Poster Session I: Quantifying, modeling, and extending the scope of the principle of inverse effectiveness to vision.

Abstract

When visual responses are amplified/enhanced by the presence of a second (different) sensory stimulus, weak visual responses are amplified/enhanced more than strong ones. In multisensory integration this is the crucial Principle of Inverse Effectiveness, but here we show that inverse effectiveness also applies to some key Visual-Visual interactions. Despite being considered one of the three most important principles in sensory integration, Inverse Effectiveness has not been properly quantified for most interactions. For example, despite the apparent specificity of its name, there is no published evidence that enhancement drops off in a nice 1/Effectiveness progression, nor are there studies that look for an invariant form or imply a particular mechanism.

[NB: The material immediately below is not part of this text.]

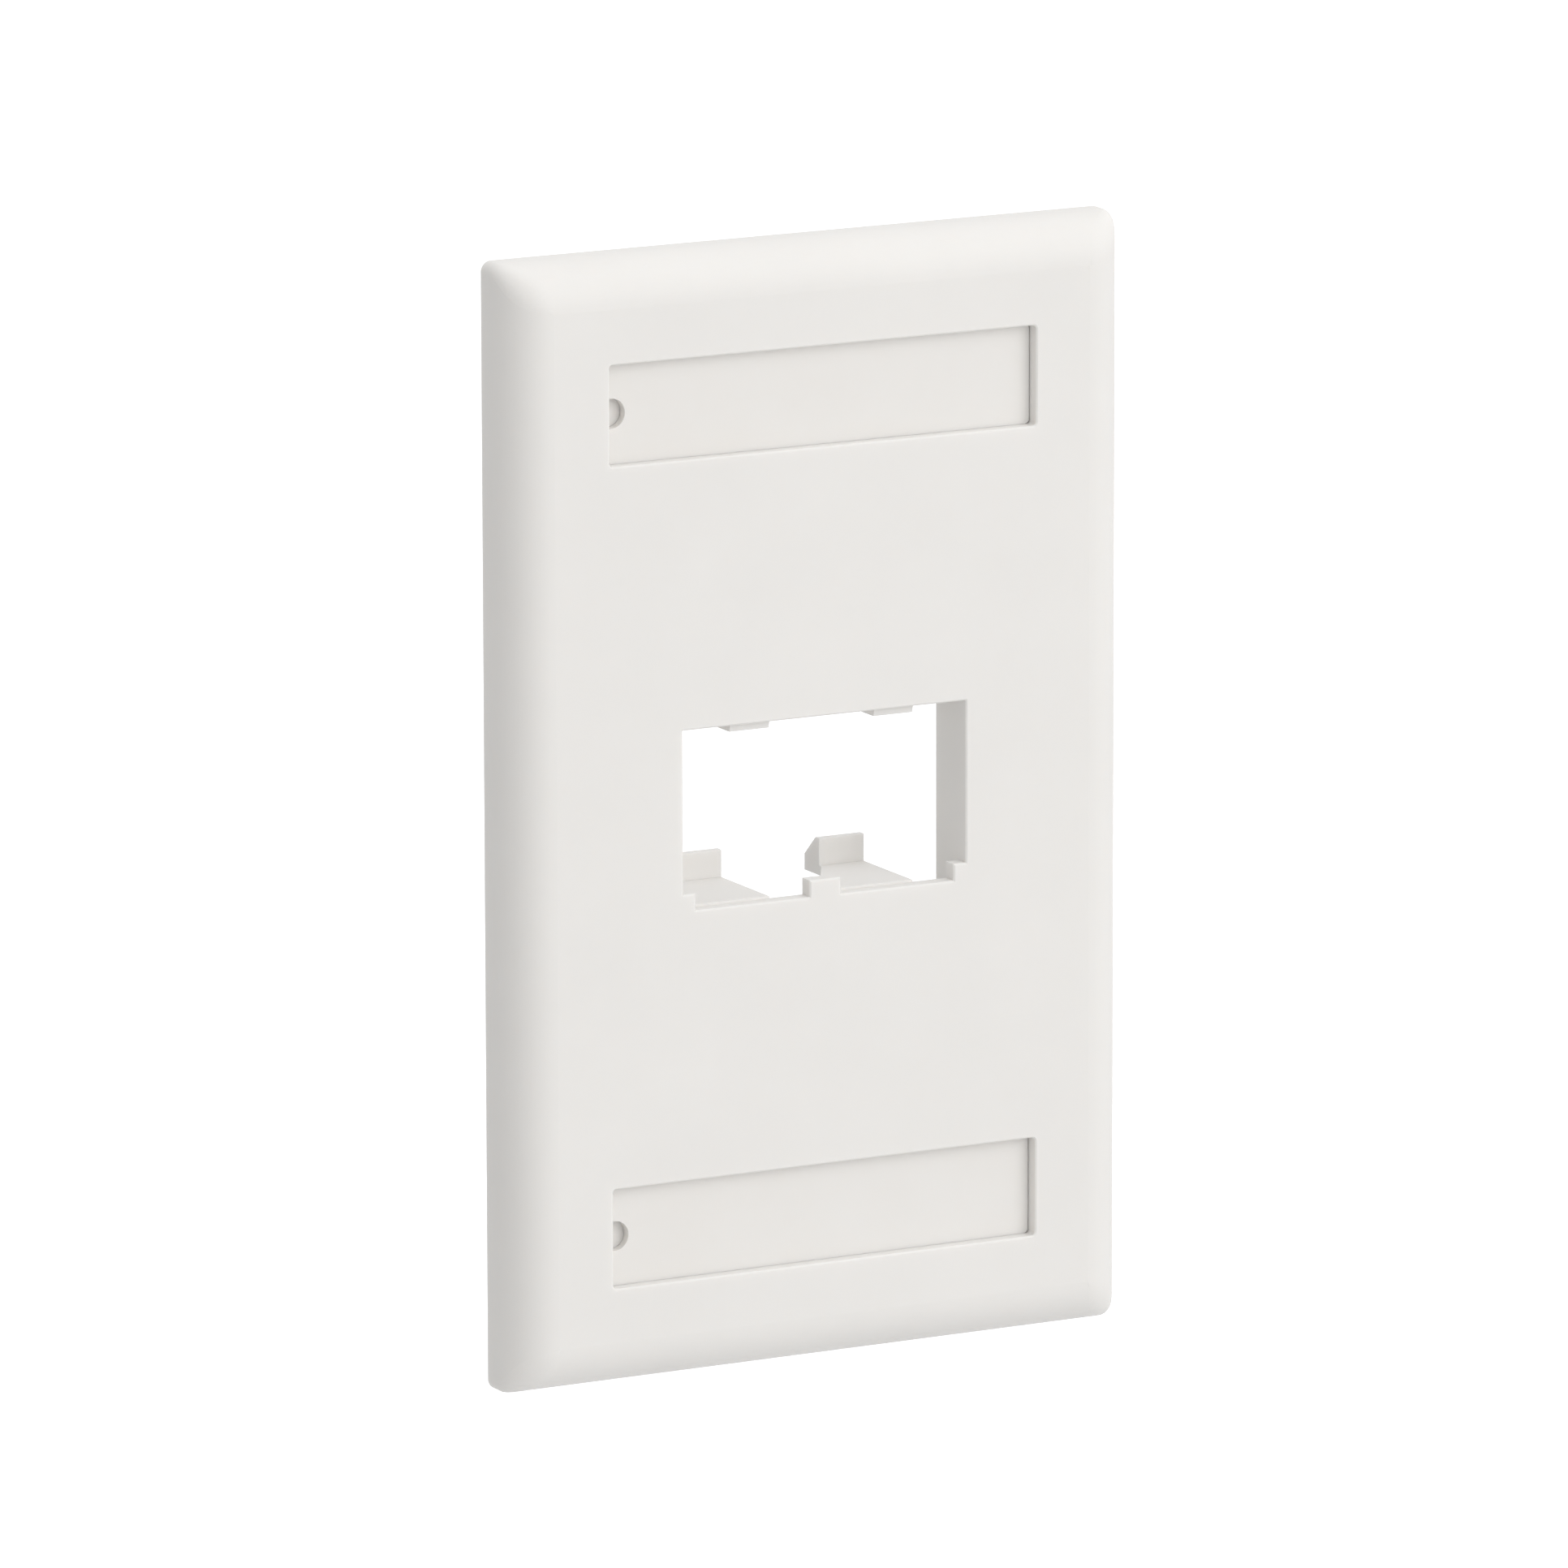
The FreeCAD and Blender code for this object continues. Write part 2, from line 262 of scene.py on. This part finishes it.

Here we address these obvious gaps by comparing data from audio-visual, audio-tactile, binocular and color vision interactions, both for psychophysical data and for neural firing rates. The results can be predicted from a gated power law amplification (Billock & Havig, 2018) found for both psychophysical and neural enhancement data. The Principle of Inverse Effectiveness (PIE) follows directly from the compressive exponent in the power law, and can be derived from a simulation of excitatory-synaptic-coupled Hodgkin-Huxley spiking neurons. The similarity of inverse effectiveness in multisensory and visual-visual interactions means that multisensory researchers can have their PIE and vision researchers can eat it too.